Kapolri Jenderal Bambang HD Harus Turun

TRIBUNNEWS.COM, JAKARTA – Kemunculan kembali Kapolri Bambang Hendarso Danuri pagi ini, tidak serta merta membuat permasalahan menghilangnya Kapolri sejak Jumat (13/08/2010) lalu.

Pasalnya, walaupun cuma beberapa hari, tapi menghilangnya Kapolri telah menimbulan kesan yang buruk bagi citra Kepolisian dan kepemimpinan SBY.

Menurut mantan kordinator Kontras, Usman Hamid, Kapolri menghilang setelah melakukan mutasi terhadap 500 perwira, yang dinilai kontroversial. Karena sebagian diantaranya masih terlibat kasus hukum. Menurutnya, wajar saja kehilangan tersebut dicurigai.
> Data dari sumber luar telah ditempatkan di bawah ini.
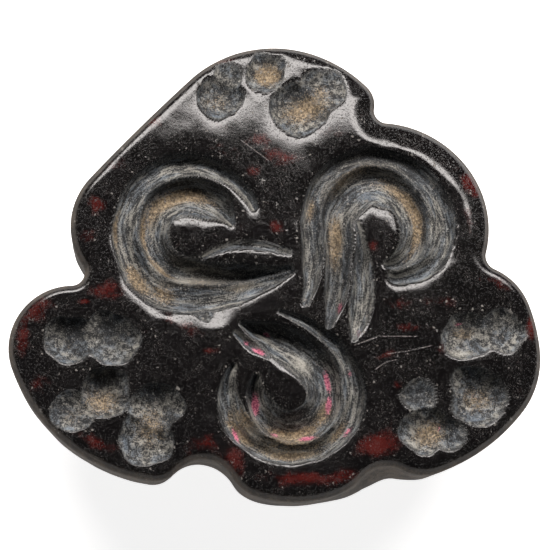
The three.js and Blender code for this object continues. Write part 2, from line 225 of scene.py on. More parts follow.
# Soft patches on the face, by kind: x, y, reaches along and across, turn in degrees, strength
MARKS = ("soil", "pink", "blue", "ash", "red", "dark")
PATCHES = {
    "soil": [
        (-0.5, 15.7, 1, 0.9, 0, 1.2), (2.2, 13.2, 2.2, 1.3, 20, 0.8), (3.4, 14.4, 1, 0.9, 0, 0.6),
        (-2.2, -9.9, 1.6, 1, -40, 0.7), (1, -11.3, 3.6, 1.2, 0, 0.65), (-5.4, 0.1, 2.6, 0.6, 0, 0.5),
        (-2.5, -0.2, 1.5, 0.45, 12, 0.5), (-4.2, 13.6, 1.5, 1.3, 0, 0.45), (-14.6, -4.3, 1, 0.9, 0, 0.3),
        (-12.3, -8.4, 1.6, 1.2, 0, 0.7), (-14.3, -9.4, 1.3, 1, 0, 0.4), (-8.8, -10.2, 1.5, 2, 0, 0.6),
        (14.6, -7.8, 1.7, 1.4, 0, 0.55), (11.1, -10.4, 1.5, 1.2, 30, 0.75), (13.5, -3.1, 1.2, 0.8, 0, 0.6),
        (16.2, -3.2, 1.1, 0.9, 0, 0.3),
    ],
    # Painted shade, on the shaded north halves of the pits and south of the bottom hook's boss.
    "dark": [
        (-14.7, -3.3, 2, 1.1, 0, 1), (-11.7, -3.2, 1.9, 1.1, 0, 1), (-12.6, -6.7, 1.9, 0.9, 0, 0.9),
        (-8.4, -7.9, 1.8, 0.8, 0, 0.9), (-7.4, -9.6, 0.7, 1.6, 0, 0.7), (-3.4, 13.9, 0.6, 1.4, 0, 0.6),
        (1.5, 14.2, 1.3, 0.6, 30, 0.8), (14.6, -2.2, 2.6, 0.7, 0, 1), (4.3, 0.2, 0.35, 3.2, -4, 0.8),
        (2.9, 1.6, 0.5, 2.6, 0, 0.5), (1.9, -9.2, 1.9, 0.8, 0, 0.9), (-14.9, -8.6, 1.2, 0.8, 20, 0.6),
        (10.3, -7.6, 1.3, 1.1, 0, 0.9), (15.2, -6.6, 1.7, 0.7, -20, 0.5), (12.6, -9.8, 0.9, 0.8, 0, 0.7),
        (-3.6, 15.4, 0.8, 0.5, 0, 0.6),
    ],
    # Pale grit, painted light where it lies on the pits' south sides and the rings' bottoms
    "ash": [
        (-5.6, 0.25, 3, 0.55, 0, 1.1), (-2.4, -0.1, 1.6, 0.35, 12, 1), (-8.4, 1.1, 1.2, 0.8, -30, 0.8),
        (3.1, -3, 0.3, 1.6, 0, 0.7), (5.2, -2.4, 0.35, 1.4, 0, 0.8), (1.2, -12.1, 3.2, 0.5, 0, 0.9),
        (-1.6, -10.6, 1.3, 0.8, -30, 0.9), (1.9, -5.7, 1.2, 0.8, -35, 0.9), (4.9, -8.2, 0.4, 1.8, 10, 0.5),
        (8.9, -1, 1.6, 0.35, 25, 0.7), (-14.6, -5.2, 1.1, 0.6, 0, 0.4), (13.4, -4.6, 1.4, 0.5, 0, 0.8),
        (9.9, -11.2, 0.9, 0.4, -30, 0.9),
    ],
    "pink": [
        (3.75, -6.8, 0.25, 0.95, 12, 1), (3.85, -8.5, 0.25, 0.8, -8, 1), (-1.38, -8.5, 0.32, 0.95, 4, 1),
        (-1.25, -4.95, 0.6, 0.26, -30, 1), (-2.1, -4.35, 0.3, 0.2, -30, 0.8),
        (-0.6, -3.5, 0.35, 0.2, -25, 0.9), (-2.8, -10.8, 0.22, 0.7, 20, 0.9),
        (0, -10.7, 0.4, 0.25, -20, 0.7), (2.3, -10.95, 0.7, 0.25, 5, 0.9),
        (5.2, -10.4, 0.22, 0.6, -40, 0.7), (5.35, -6.25, 0.2, 0.35, 0, 0.7), (5.9, -3.6, 0.25, 0.8, 0, 0.5),
        (4.6, -1.9, 0.25, 0.9, 0, 0.8), (13.2, -2.5, 0.3, 0.12, 20, 0.9), (14.5, -7.6, 0.5, 0.4, 0, 0.35),
        (11.8, -10, 0.25, 0.35, 0, 0.6),
    ],
    "blue": [
        (9.3, -10.5, 0.5, 1.2, 0, 0.6), (3.6, 14.8, 1.3, 0.8, -30, 0.5), (-4.1, 12.45, 1.1, 0.25, 0, 1),
        (-0.6, 14.45, 1, 0.2, 0, 1), (0.8, 11.5, 1, 0.25, -35, 1), (2.6, 11.35, 1.3, 0.25, 25, 1),
        (-14.9, -5.6, 1.3, 0.3, 0, 0.9), (-11.6, -5.8, 1.4, 0.3, 0, 0.9), (-14.6, -10.4, 1.1, 0.3, 0, 0.9),
        (-10.6, -11.4, 0.3, 1.2, 10, 0.9), (14.4, -9.3, 1.3, 0.25, 10, 1), (14.2, -9.2, 1.4, 0.3, 10, 0.7),
        (-12.6, -10.2, 1.2, 0.8, -30, 0.5), (16, -3, 1.5, 0.8, 0, 0.4),
    ],
    "red": [
        (-12.7, 5.8, 0.9, 0.8, 0, 1), (-11.9, -0.6, 1.5, 0.9, 10, 1), (-1.7, 8.2, 0.7, 0.5, -20, 0.9),
        (0.2, 9.4, 1.6, 0.8, -10, 0.8), (-3.4, 9.9, 1.3, 0.8, 0, 0.6), (0, 4.1, 0.7, 0.6, 0, 1),
        (-11.7, 8.6, 1, 0.6, 40, 0.7), (-7, -2.9, 2.2, 0.5, -25, 0.8), (14.1, 8, 0.7, 1.6, 30, 0.9),
        (13.9, 5.4, 0.6, 1.2, 10, 0.6), (6.9, 3, 0.6, 0.5, -30, 0.9), (8.6, -1.3, 1, 0.6, 0, 0.8),
        (11.8, -1.2, 1.3, 0.6, 0, 0.7), (9.5, -3, 1.4, 0.5, 0, 0.8), (7.4, -11.4, 1.8, 0.9, 10, 1.3),
        (-3, -12.6, 1, 1.3, 30, 1), (1.8, -13.9, 2.6, 0.6, 0, 1.2), (4.9, -13.6, 1.3, 0.7, 30, 0.9),
        (-4.9, -4.9, 0.7, 0.25, 0, 0.9), (8.6, -7.2, 0.4, 0.5, 0, 0.9), (7.9, -5, 0.8, 0.3, 20, 0.9),
        (-13.6, 3.4, 0.7, 1, 0, 0.6), (-13.6, -1.4, 0.5, 0.25, 0, 1.2), (-17, -1.9, 1.2, 0.9, 30, 1),
        (-17.9, -3.8, 0.5, 1.8, 0, 1), (-12.5, -11.5, 1.6, 0.5, -25, 0.9), (-5, -11.5, 1.4, 0.8, 10, 1),
        (-16.7, -7.2, 0.8, 0.9, 0, 0.7), (18.5, -2.6, 0.4, 1, 0, 1.2), (12, -4.4, 1.5, 0.8, 0, 0.5),
        (16.3, 0.6, 1.3, 0.6, -20, 0.8), (-8.6, 11.8, 1.4, 0.6, 40, 0.6), (-3.3, 11.6, 1.2, 0.4, 0, 0.6),
        (-1, 10.6, 1.8, 0.6, 0, 0.7), (4.1, 11.3, 1.2, 0.5, 0, 0.6), (-3.6, 16.7, 1, 0.3, 10, 0.8),
    ],
}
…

"Ada kekuatan besar yang mempengaruhi keputusannya (sebagai kapolri)," tutur Usman pada konfrensi Persnya di kantor Kontras, Menteng, Jakarta Pusat, Senin (16/08/2010).

Menurut kordinator Gerakan Indonesia Bersih, Adi Masardi, harus diketahui apa yang terjadi, dan siapa yang mengancam kapolri hingga tidak berani keluar. Menurut mantan juru bicara Gus Dur itu, hanya kita yang bisa membantu kapolri.

Ia juga menduga bahwa kapolri mungkin saja tengah mengidap stres, maupun tersandera oleh sesuatu. Pasalnya, menghilangnya BHD berbarengan dengan menghilangnya Jaksa Agung Hendarman Supandji. Yang sama-sama makin susah ditemui setelah kasus rekaman Ari Muladi dan Ade Rahardja.

Menurut Kordinator Kontras, Hari Azhar, ada dua hal yang masih harus dijawab, yaitu apa betul kapolri sakit, serta kapan kapolri waktu itu, ada dimana dan sama siapa.

"Presiden tidak harus menunggu Kapolri turun, tetapi bisa langsung memberhentikan secara tidak hormat, agar ada efek jera," tambah kordinator Lingkar Madani, Ray Rangkuti.

Menurutnya, dua kali BHD melakukan kebohongan publik, melakukan keteledoran, melakukan tindak indisipliner dan BHD dianggap tidak pro terhadap pemberantasan mafia hukum.